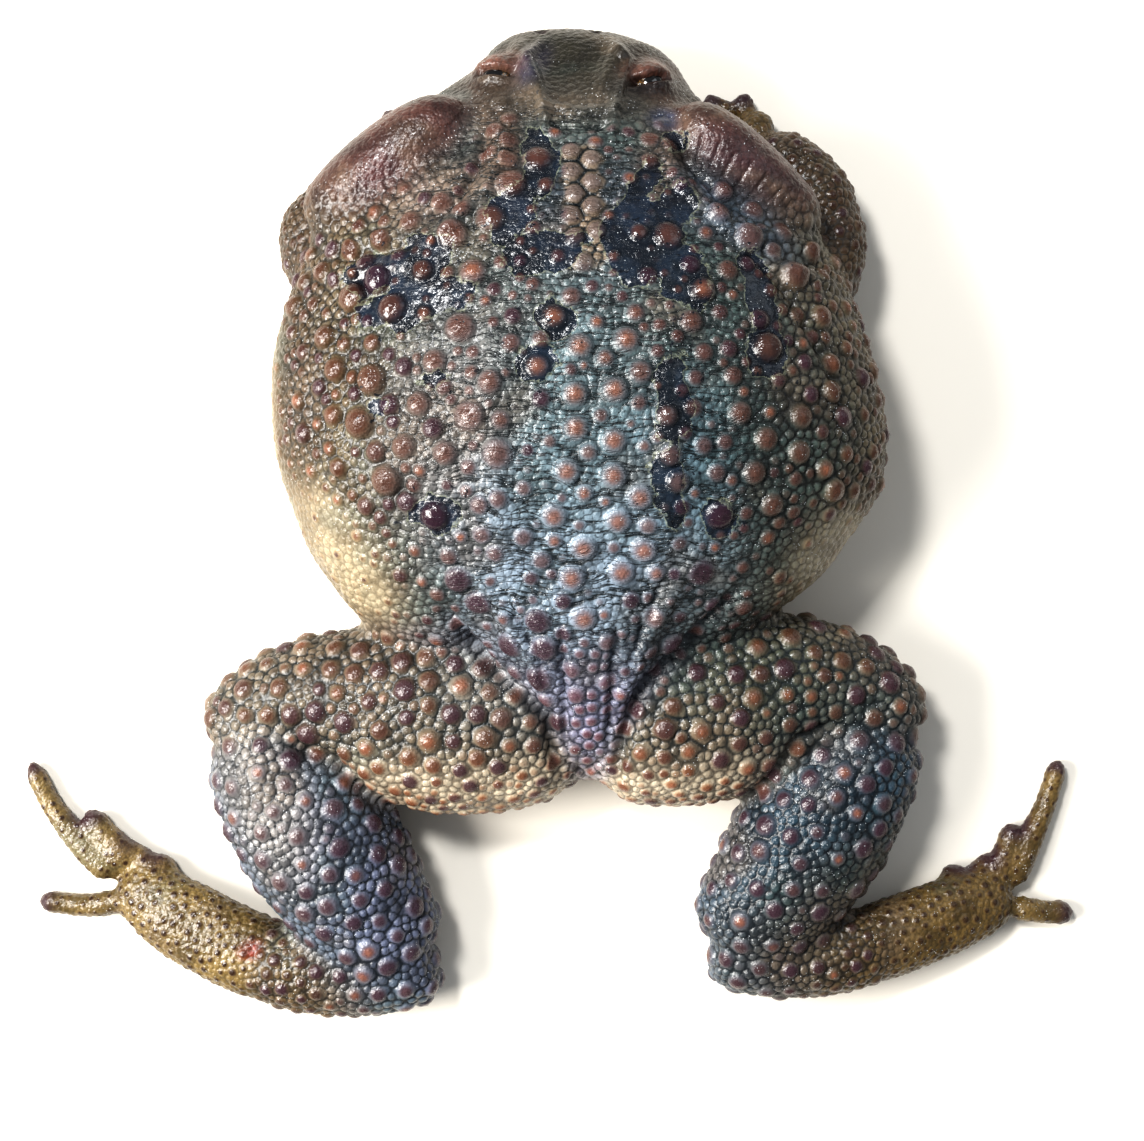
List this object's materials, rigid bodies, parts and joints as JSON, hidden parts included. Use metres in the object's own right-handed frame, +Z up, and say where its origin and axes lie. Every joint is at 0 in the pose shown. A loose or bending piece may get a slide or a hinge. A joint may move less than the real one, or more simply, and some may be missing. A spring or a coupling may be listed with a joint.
{
  "type": "cane toad",
  "caption": "Life-size cane toad lying relaxed on its belly, hind legs folded beside it and hands under the throat, with warty back and long glands behind the eyes",
  "frame": {"origin": "on the ground under the middle of the flat of the belly, at the mount belly_rest", "axes": "+X towards the toad's right side, along the spread of the hind feet, which is the longest extent; +Y towards the snout; +Z up, the shortest extent"},
  "size_m": [0.2203, 0.2031, 0.0534],
  "materials": {
    "skin": "moist warty hide, grey blue on the back, brown on the legs, glossy on the glands and head",
    "eye": "wet and dark between nearly closed lids"
  },
  "bodies": {
    "root": {"ankle_left": "skin", "ankle_right": "skin", "chest": "skin", "eardrum_left": "skin", "eardrum_right": "skin", "eye_left": "eye", "eye_right": "eye", "finger_1_left": "skin", "finger_1_right": "skin", "finger_2_left": "skin", "finger_2_right": "skin", "finger_3_left": "skin", "finger_3_right": "skin", "finger_4_left": "skin", "finger_4_right": "skin", "foot_left": "skin", "foot_right": "skin", "forearm_left": "skin", "forearm_right": "skin", "gland_left": "skin", "gland_right": "skin", "hand_left": "skin", "hand_right": "skin", "head": "skin", "lower_jaw": "skin", "lower_lid_left": "skin", "lower_lid_right": "skin", "rump": "skin", "shank_left": "skin", "shank_right": "skin", "thigh_left": "skin", "thigh_right": "skin", "toe_1_left": "skin", "toe_1_right": "skin", "toe_2_left": "skin", "toe_2_right": "skin", "toe_3_left": "skin", "toe_3_right": "skin", "toe_4_left": "skin", "toe_4_right": "skin", "toe_5_left": "skin", "toe_5_right": "skin", "trunk": "skin", "upper_arm_left": "skin", "upper_arm_right": "skin", "upper_lid_left": "skin", "upper_lid_right": "skin"}
  },
  "joints": []
}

▸ Your instructions
Write the entire listing out again, word for word.

▸ Exercise solution
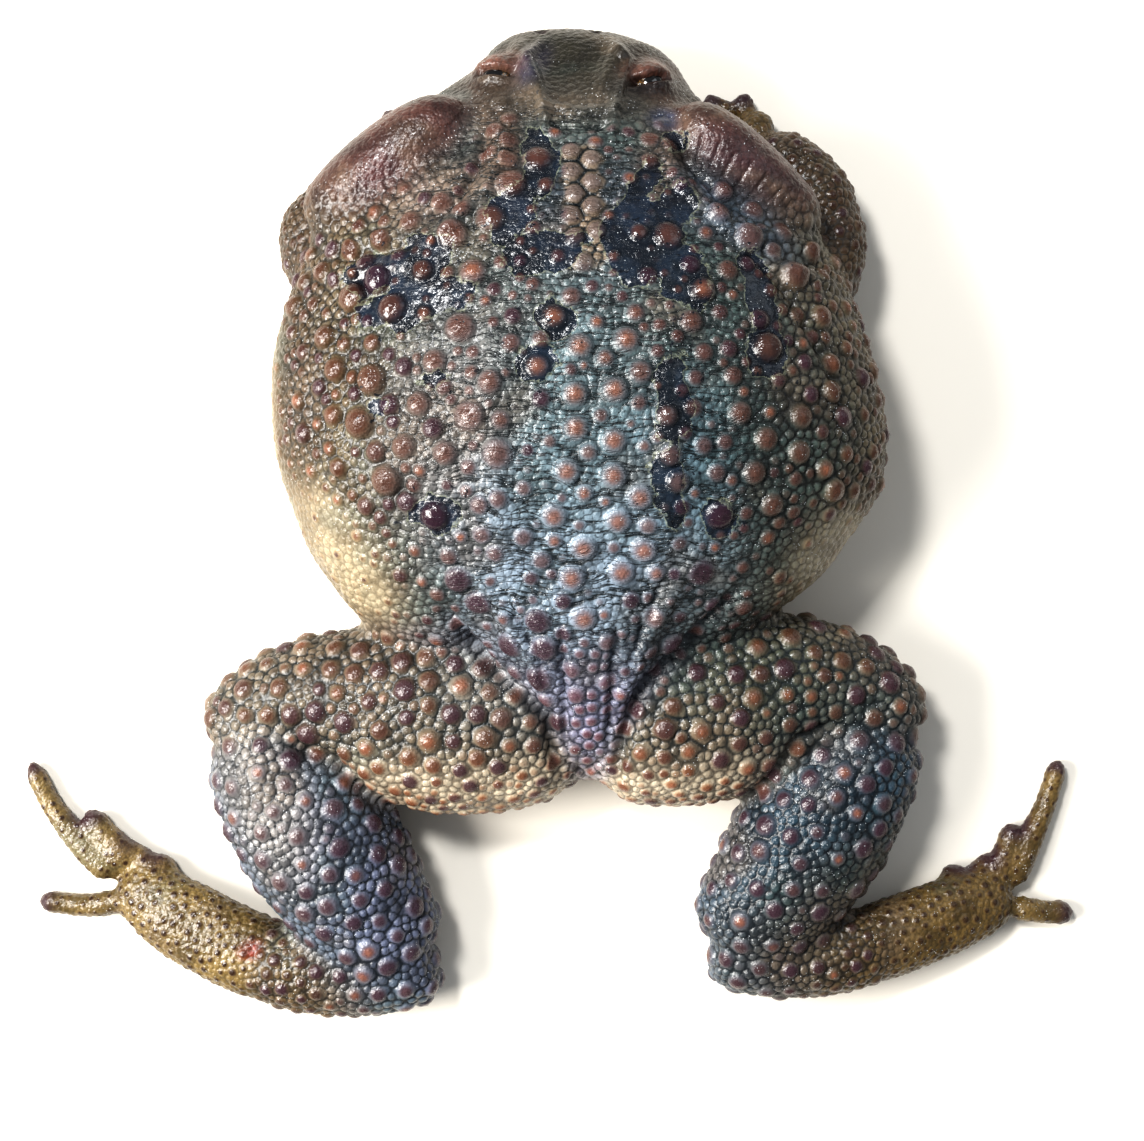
List this object's materials, rigid bodies, parts and joints as JSON, hidden parts included. Use metres in the object's own right-handed frame, +Z up, and say where its origin and axes lie. Every joint is at 0 in the pose shown. A loose or bending piece may get a slide or a hinge. A joint may move less than the real one, or more simply, and some may be missing. A spring or a coupling may be listed with a joint.
{
  "type": "cane toad",
  "caption": "Life-size cane toad lying relaxed on its belly, hind legs folded beside it and hands under the throat, with warty back and long glands behind the eyes",
  "frame": {"origin": "on the ground under the middle of the flat of the belly, at the mount belly_rest", "axes": "+X towards the toad's right side, along the spread of the hind feet, which is the longest extent; +Y towards the snout; +Z up, the shortest extent"},
  "size_m": [0.2203, 0.2031, 0.0534],
  "materials": {
    "skin": "moist warty hide, grey blue on the back, brown on the legs, glossy on the glands and head",
    "eye": "wet and dark between nearly closed lids"
  },
  "bodies": {
    "root": {"ankle_left": "skin", "ankle_right": "skin", "chest": "skin", "eardrum_left": "skin", "eardrum_right": "skin", "eye_left": "eye", "eye_right": "eye", "finger_1_left": "skin", "finger_1_right": "skin", "finger_2_left": "skin", "finger_2_right": "skin", "finger_3_left": "skin", "finger_3_right": "skin", "finger_4_left": "skin", "finger_4_right": "skin", "foot_left": "skin", "foot_right": "skin", "forearm_left": "skin", "forearm_right": "skin", "gland_left": "skin", "gland_right": "skin", "hand_left": "skin", "hand_right": "skin", "head": "skin", "lower_jaw": "skin", "lower_lid_left": "skin", "lower_lid_right": "skin", "rump": "skin", "shank_left": "skin", "shank_right": "skin", "thigh_left": "skin", "thigh_right": "skin", "toe_1_left": "skin", "toe_1_right": "skin", "toe_2_left": "skin", "toe_2_right": "skin", "toe_3_left": "skin", "toe_3_right": "skin", "toe_4_left": "skin", "toe_4_right": "skin", "toe_5_left": "skin", "toe_5_right": "skin", "trunk": "skin", "upper_arm_left": "skin", "upper_arm_right": "skin", "upper_lid_left": "skin", "upper_lid_right": "skin"}
  },
  "joints": []
}